● **Task goal**
Reproduce each line of the listing exactly.

[Start Information supplied]

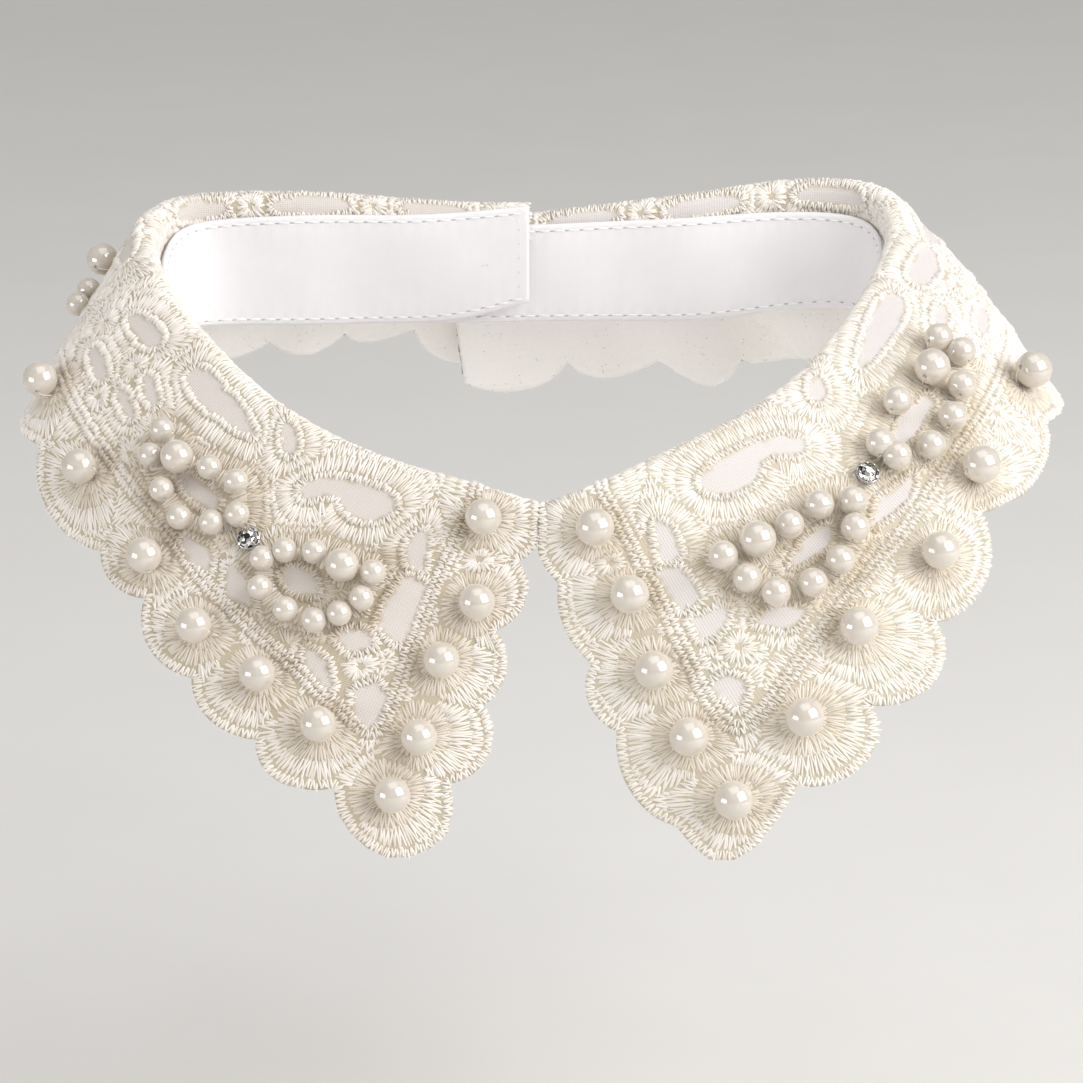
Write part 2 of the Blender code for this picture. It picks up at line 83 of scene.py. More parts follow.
RIGHT = [
    (0.00, 0.35, -50.0, -12.8, 2.3, 33.1, -77.2, -74.1, 2.0),
    (0.06, 12.7, -48.9, -8.6, 2.3, 46.2, -75.1, -61.9, 2.2),
    (0.12, 24.6, -45.0, -3.8, 2.3, 58.9, -70.0, -49.4, 2.4),
    (0.20, 39.5, -37.2, 1.6, 2.3, 72.9, -59.5, -34.0, 2.6),
    (0.28, 51.9, -26.0, 7.4, 2.3, 84.6, -44.9, -18.6, 2.8),
    (0.36, 60.9, -11.9, 13.5, 2.3, 95.0, -27.0, -6.6, 3.0),
    (0.44, 67.8, 3.1, 19.6, 2.3, 98.8, -6.8, -0.4, 3.0),
    (0.52, 72.2, 20.2, 25.4, 2.3, 96.0, 15.3, -3.5, 8.0),
    (0.60, 68.8, 36.6, 29.6, 2.3, 79.5, 34.0, -12.0, 10.0),
    (0.68, 53.0, 44.0, 29.6, 2.3, 70.5, 51.0, -12.0, 5.5),
    (0.76, 33.1, 44.1, 26.9, 2.2, 54.0, 61.5, -10.5, 3.0),
    (0.84, 15.5, 44.9, 24.4, 1.9, 31.5, 65.8, -12.2, 3.0),
    (0.92, -2.3, 44.8, 22.5, 1.5, 7.7, 66.0, -13.3, 3.0),
    (1.00, -20.1, 44.8, 22.3, 1.5, -16.2, 64.4, -12.4, 3.0),
]
# Soft waves in the fall: place along the length, half width, height at the hem.
WAVES_LEFT = [(222, 7, 2.0), (205, 7, -2.0)]
WAVES_RIGHT = [(176, 8, -3.0), (190, 7, 3.2), (202, 7, -3.0), (214, 7, 2.6)]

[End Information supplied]

● **Reply**
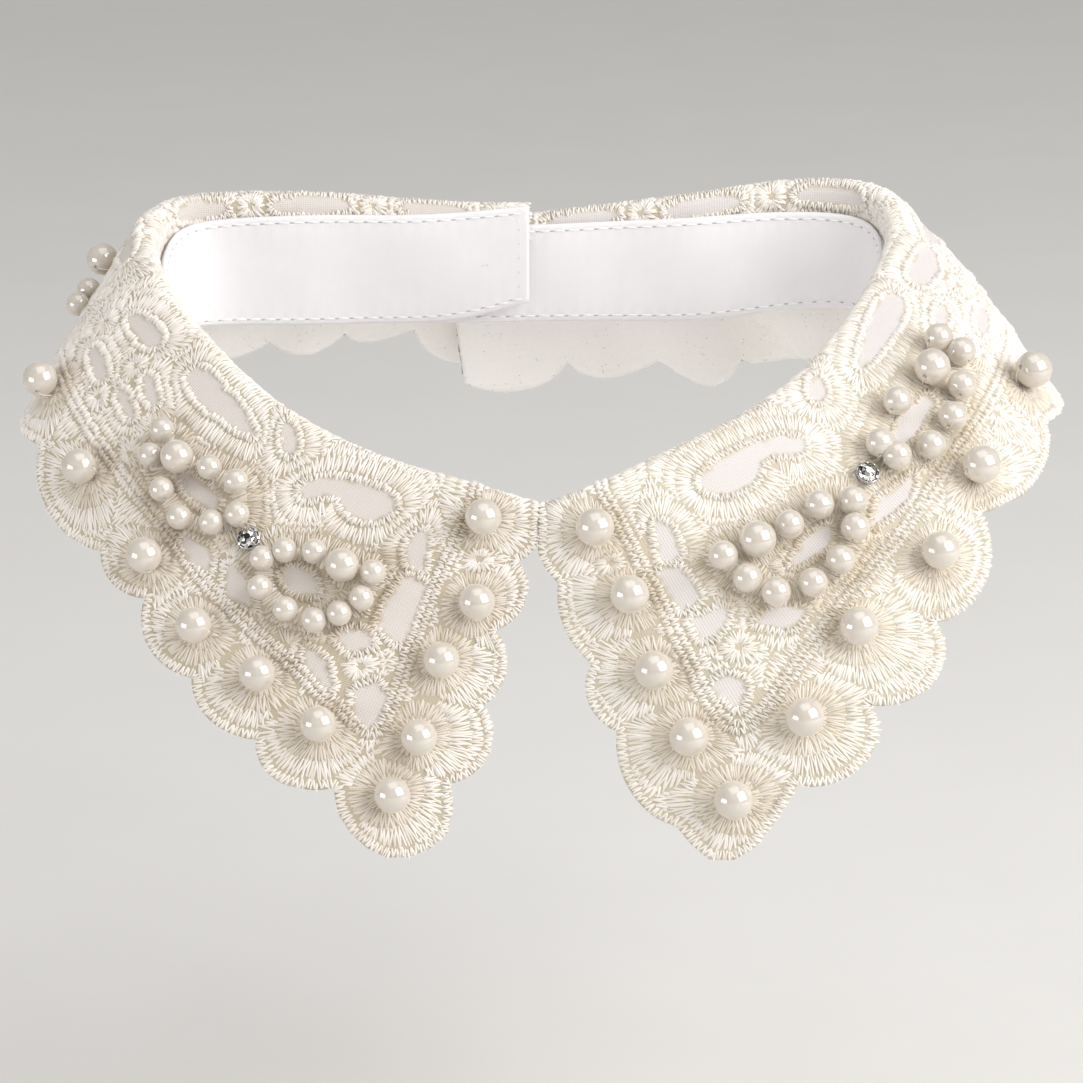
Write part 2 of the Blender code for this picture. It picks up at line 83 of scene.py. More parts follow.
RIGHT = [
    (0.00, 0.35, -50.0, -12.8, 2.3, 33.1, -77.2, -74.1, 2.0),
    (0.06, 12.7, -48.9, -8.6, 2.3, 46.2, -75.1, -61.9, 2.2),
    (0.12, 24.6, -45.0, -3.8, 2.3, 58.9, -70.0, -49.4, 2.4),
    (0.20, 39.5, -37.2, 1.6, 2.3, 72.9, -59.5, -34.0, 2.6),
    (0.28, 51.9, -26.0, 7.4, 2.3, 84.6, -44.9, -18.6, 2.8),
    (0.36, 60.9, -11.9, 13.5, 2.3, 95.0, -27.0, -6.6, 3.0),
    (0.44, 67.8, 3.1, 19.6, 2.3, 98.8, -6.8, -0.4, 3.0),
    (0.52, 72.2, 20.2, 25.4, 2.3, 96.0, 15.3, -3.5, 8.0),
    (0.60, 68.8, 36.6, 29.6, 2.3, 79.5, 34.0, -12.0, 10.0),
    (0.68, 53.0, 44.0, 29.6, 2.3, 70.5, 51.0, -12.0, 5.5),
    (0.76, 33.1, 44.1, 26.9, 2.2, 54.0, 61.5, -10.5, 3.0),
    (0.84, 15.5, 44.9, 24.4, 1.9, 31.5, 65.8, -12.2, 3.0),
    (0.92, -2.3, 44.8, 22.5, 1.5, 7.7, 66.0, -13.3, 3.0),
    (1.00, -20.1, 44.8, 22.3, 1.5, -16.2, 64.4, -12.4, 3.0),
]
# Soft waves in the fall: place along the length, half width, height at the hem.
WAVES_LEFT = [(222, 7, 2.0), (205, 7, -2.0)]
WAVES_RIGHT = [(176, 8, -3.0), (190, 7, 3.2), (202, 7, -3.0), (214, 7, 2.6)]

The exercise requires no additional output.